Every line must be returned precisely as it is written.

:: Source excerpt ::

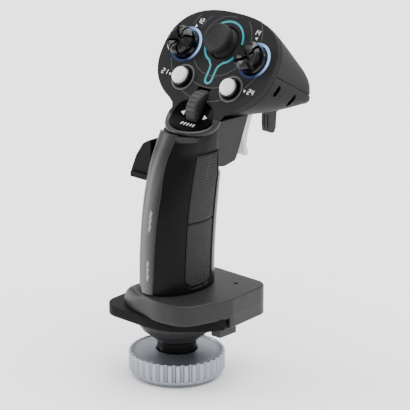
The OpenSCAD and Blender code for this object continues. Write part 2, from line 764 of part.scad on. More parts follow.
module left_hat_cap() {
    color("#0c0c0e") on_face(-hat_u, hat_v) difference() {
        union() {
            turned([[0, 3.1], [4.6, 3.1], [6.6, 2.4], [hat_r, 3], [hat_r, 6.2], [hat_r - 1.1, 7.8],
                [hat_r - 3, 8.6], [hat_r - 5, 7.4], [0, 6.6]]);
            hat_body();
        }
        for (a = [0:45:135]) rotate([0, 0, a + 22.5]) translate([-10, -0.6, 4.6])
            cube([20, 1.2, 6]);
        hat_hole();
    }
}

module right_hat_cap() {
    color("#0c0c0e") on_face(hat_u, hat_v) difference() {
        union() {
            turned([[0, 3.1], [4.6, 3.1], [6.6, 2.4], [hat_r, 3], [hat_r, 7.4], [hat_r - 0.8, 8.4],
                [hat_r - 2.6, 8], [hat_r - 4.4, 6.6], [0, 6]]);
            hat_body();
        }
        for (a = [45, 135]) rotate([0, 0, a]) translate([-10, -0.9, 4.2]) cube([20, 1.8, 6]);
        hat_hole();
    }
}

module left_hat_gimbal() {
    color("#b8a060") on_face(-hat_u, hat_v) gimbal(4);
}

module right_hat_gimbal() {
    color("#b8a060") on_face(hat_u, hat_v) gimbal(4);
}

// ---------- front lever ----------
module lever_bracket() {
    color("#2c2c30") difference() {
        union() {
            translate([-8, 66.2, 133.4]) cube([16, 8.8, 1.6]);
            for (s = [-1, 1]) translate([s * 4, 0, 0])
                across(rounded([[67.8, 134, 0], [67.8, 126.6, 1.4], [73.4, 126.6, 1.4], [73.4, 134, 0]]), 1.2);
        }
        translate([-10, lever_y, lever_z]) rotate([0, 90, 0]) cylinder(r = 0.92, h = 20, $fn = 24);
    }
}

module lever_blade() {
    blade = rounded([[68.4, 131.2, 1.6], [72.8, 131.2, 1.6], [73.2, 126, 3], [72.6, 117.4, 2],
        [71.4, 115, 1], [68.8, 115, 1], [68.2, 118.4, 3], [68.2, 125, 3]]);
    color("#1c1c1f") difference() {
        across(blade, 6.2);
        translate([-10, lever_y, lever_z]) rotate([0, 90, 0]) cylinder(r = 0.96, h = 20, $fn = 24);
        for (x = [-1.2, 1.2]) translate([x - 0.3, 66.6, 116.8]) cube([0.6, 2, 8]);
    }
}

module lever_pin() {
    color("silver") translate([-4.7, lever_y, lever_z]) rotate([0, 90, 0])
        cylinder(r = 0.9, h = 9.4, $fn = 24);
}

// ---------- parts shown ----------
coupling_nut();
slip_washer();
neck_collar();
neck_lock_nut();
connector_shell();
connector_insert();
connector_pins();
base_dome();
hand_rest_plate();
hand_rest_body();
hand_rest_screws();
rest_latch();
grip_floor();
grip_shell_right();
grip_shell_left();
grip_shell_screws();
back_strip();
lower_pad_right();
upper_pad_right();
lower_pad_left();
upper_pad_left();
thumb_rest();
thumb_rest_screws();
ballast_weight();
grip_circuit_board();
wiring_loom();
trigger_housing();
trigger_blade();
trigger_pin();
trigger_switch();
trigger_spring();
head_upper_shell();
head_lower_shell();
face_plate();
face_lip();
wheel_panel();
head_circuit_board();
board_standoffs();
light_guide();
hat_light_rings();
button_bezels();
button_left();
button_right();
button_left_spring();
button_right_spring();
button_switches();
wheel_tyre();
wheel_hub();
wheel_bracket();
stick_cap();
stick_stem();
stick_gimbal();
sensor_bases();
left_hat_cap();
left_hat_gimbal();
right_hat_cap();
right_hat_gimbal();
lever_bracket();
lever_blade();
lever_pin();
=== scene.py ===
"""Flight stick grip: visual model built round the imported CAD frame."""
import json
import math

import bpy
import numpy as np
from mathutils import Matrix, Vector


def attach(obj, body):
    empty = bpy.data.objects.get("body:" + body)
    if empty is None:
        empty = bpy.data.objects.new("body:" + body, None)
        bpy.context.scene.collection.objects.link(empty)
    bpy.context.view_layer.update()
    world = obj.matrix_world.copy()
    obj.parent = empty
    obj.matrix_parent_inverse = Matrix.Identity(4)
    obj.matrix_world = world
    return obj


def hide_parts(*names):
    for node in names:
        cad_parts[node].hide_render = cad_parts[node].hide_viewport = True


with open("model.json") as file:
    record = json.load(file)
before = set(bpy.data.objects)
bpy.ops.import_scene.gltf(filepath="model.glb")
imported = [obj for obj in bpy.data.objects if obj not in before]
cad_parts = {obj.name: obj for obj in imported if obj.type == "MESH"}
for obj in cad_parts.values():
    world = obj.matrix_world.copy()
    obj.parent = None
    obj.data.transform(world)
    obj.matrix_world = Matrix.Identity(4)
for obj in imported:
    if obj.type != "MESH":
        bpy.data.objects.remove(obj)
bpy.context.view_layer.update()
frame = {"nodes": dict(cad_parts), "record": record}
NODES = frame["nodes"]

MM = 0.001

# The face of the head leans back; points on it are (u, v, n): right, up the face, out of it.
LEAN = math.radians(34.6)
FACE_AT = np.array([0.0, 32.2, 165.1])
FACE_U = np.array([1.0, 0.0, 0.0])
FACE_V = np.array([0.0, math.sin(LEAN), math.cos(LEAN)])
FACE_N = np.array([0.0, -math.cos(LEAN), math.sin(LEAN)])
BTN_U, BTN_V = 16.6, -16.7
STICK_V = 6.0
PIVOT_N = -2.5


# ---------------------------------------------------------------- meshes
def face_points(uvn):
    """Points given as (u, v, n) on the leaning face, in mm in the row frame."""
    uvn = np.asarray(uvn, float)
    return (FACE_AT + uvn[..., 0:1] * FACE_U + uvn[..., 1:2] * FACE_V
            + uvn[..., 2:3] * FACE_N)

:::

Task response:
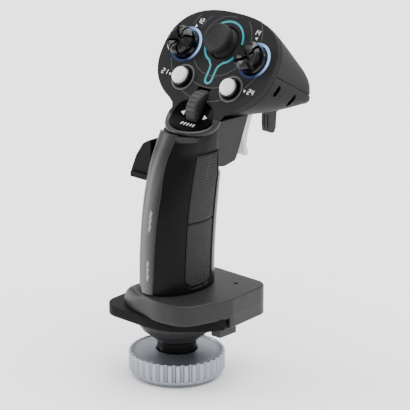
The OpenSCAD and Blender code for this object continues. Write part 2, from line 764 of part.scad on. More parts follow.
module left_hat_cap() {
    color("#0c0c0e") on_face(-hat_u, hat_v) difference() {
        union() {
            turned([[0, 3.1], [4.6, 3.1], [6.6, 2.4], [hat_r, 3], [hat_r, 6.2], [hat_r - 1.1, 7.8],
                [hat_r - 3, 8.6], [hat_r - 5, 7.4], [0, 6.6]]);
            hat_body();
        }
        for (a = [0:45:135]) rotate([0, 0, a + 22.5]) translate([-10, -0.6, 4.6])
            cube([20, 1.2, 6]);
        hat_hole();
    }
}

module right_hat_cap() {
    color("#0c0c0e") on_face(hat_u, hat_v) difference() {
        union() {
            turned([[0, 3.1], [4.6, 3.1], [6.6, 2.4], [hat_r, 3], [hat_r, 7.4], [hat_r - 0.8, 8.4],
                [hat_r - 2.6, 8], [hat_r - 4.4, 6.6], [0, 6]]);
            hat_body();
        }
        for (a = [45, 135]) rotate([0, 0, a]) translate([-10, -0.9, 4.2]) cube([20, 1.8, 6]);
        hat_hole();
    }
}

module left_hat_gimbal() {
    color("#b8a060") on_face(-hat_u, hat_v) gimbal(4);
}

module right_hat_gimbal() {
    color("#b8a060") on_face(hat_u, hat_v) gimbal(4);
}

// ---------- front lever ----------
module lever_bracket() {
    color("#2c2c30") difference() {
        union() {
            translate([-8, 66.2, 133.4]) cube([16, 8.8, 1.6]);
            for (s = [-1, 1]) translate([s * 4, 0, 0])
                across(rounded([[67.8, 134, 0], [67.8, 126.6, 1.4], [73.4, 126.6, 1.4], [73.4, 134, 0]]), 1.2);
        }
        translate([-10, lever_y, lever_z]) rotate([0, 90, 0]) cylinder(r = 0.92, h = 20, $fn = 24);
    }
}

module lever_blade() {
    blade = rounded([[68.4, 131.2, 1.6], [72.8, 131.2, 1.6], [73.2, 126, 3], [72.6, 117.4, 2],
        [71.4, 115, 1], [68.8, 115, 1], [68.2, 118.4, 3], [68.2, 125, 3]]);
    color("#1c1c1f") difference() {
        across(blade, 6.2);
        translate([-10, lever_y, lever_z]) rotate([0, 90, 0]) cylinder(r = 0.96, h = 20, $fn = 24);
        for (x = [-1.2, 1.2]) translate([x - 0.3, 66.6, 116.8]) cube([0.6, 2, 8]);
    }
}

module lever_pin() {
    color("silver") translate([-4.7, lever_y, lever_z]) rotate([0, 90, 0])
        cylinder(r = 0.9, h = 9.4, $fn = 24);
}

// ---------- parts shown ----------
coupling_nut();
slip_washer();
neck_collar();
neck_lock_nut();
connector_shell();
connector_insert();
connector_pins();
base_dome();
hand_rest_plate();
hand_rest_body();
hand_rest_screws();
rest_latch();
grip_floor();
grip_shell_right();
grip_shell_left();
grip_shell_screws();
back_strip();
lower_pad_right();
upper_pad_right();
lower_pad_left();
upper_pad_left();
thumb_rest();
thumb_rest_screws();
ballast_weight();
grip_circuit_board();
wiring_loom();
trigger_housing();
trigger_blade();
trigger_pin();
trigger_switch();
trigger_spring();
head_upper_shell();
head_lower_shell();
face_plate();
face_lip();
wheel_panel();
head_circuit_board();
board_standoffs();
light_guide();
hat_light_rings();
button_bezels();
button_left();
button_right();
button_left_spring();
button_right_spring();
button_switches();
wheel_tyre();
wheel_hub();
wheel_bracket();
stick_cap();
stick_stem();
stick_gimbal();
sensor_bases();
left_hat_cap();
left_hat_gimbal();
right_hat_cap();
right_hat_gimbal();
lever_bracket();
lever_blade();
lever_pin();
=== scene.py ===
"""Flight stick grip: visual model built round the imported CAD frame."""
import json
import math

import bpy
import numpy as np
from mathutils import Matrix, Vector


def attach(obj, body):
    empty = bpy.data.objects.get("body:" + body)
    if empty is None:
        empty = bpy.data.objects.new("body:" + body, None)
        bpy.context.scene.collection.objects.link(empty)
    bpy.context.view_layer.update()
    world = obj.matrix_world.copy()
    obj.parent = empty
    obj.matrix_parent_inverse = Matrix.Identity(4)
    obj.matrix_world = world
    return obj


def hide_parts(*names):
    for node in names:
        cad_parts[node].hide_render = cad_parts[node].hide_viewport = True


with open("model.json") as file:
    record = json.load(file)
before = set(bpy.data.objects)
bpy.ops.import_scene.gltf(filepath="model.glb")
imported = [obj for obj in bpy.data.objects if obj not in before]
cad_parts = {obj.name: obj for obj in imported if obj.type == "MESH"}
for obj in cad_parts.values():
    world = obj.matrix_world.copy()
    obj.parent = None
    obj.data.transform(world)
    obj.matrix_world = Matrix.Identity(4)
for obj in imported:
    if obj.type != "MESH":
        bpy.data.objects.remove(obj)
bpy.context.view_layer.update()
frame = {"nodes": dict(cad_parts), "record": record}
NODES = frame["nodes"]

MM = 0.001

# The face of the head leans back; points on it are (u, v, n): right, up the face, out of it.
LEAN = math.radians(34.6)
FACE_AT = np.array([0.0, 32.2, 165.1])
FACE_U = np.array([1.0, 0.0, 0.0])
FACE_V = np.array([0.0, math.sin(LEAN), math.cos(LEAN)])
FACE_N = np.array([0.0, -math.cos(LEAN), math.sin(LEAN)])
BTN_U, BTN_V = 16.6, -16.7
STICK_V = 6.0
PIVOT_N = -2.5


# ---------------------------------------------------------------- meshes
def face_points(uvn):
    """Points given as (u, v, n) on the leaning face, in mm in the row frame."""
    uvn = np.asarray(uvn, float)
    return (FACE_AT + uvn[..., 0:1] * FACE_U + uvn[..., 1:2] * FACE_V
            + uvn[..., 2:3] * FACE_N)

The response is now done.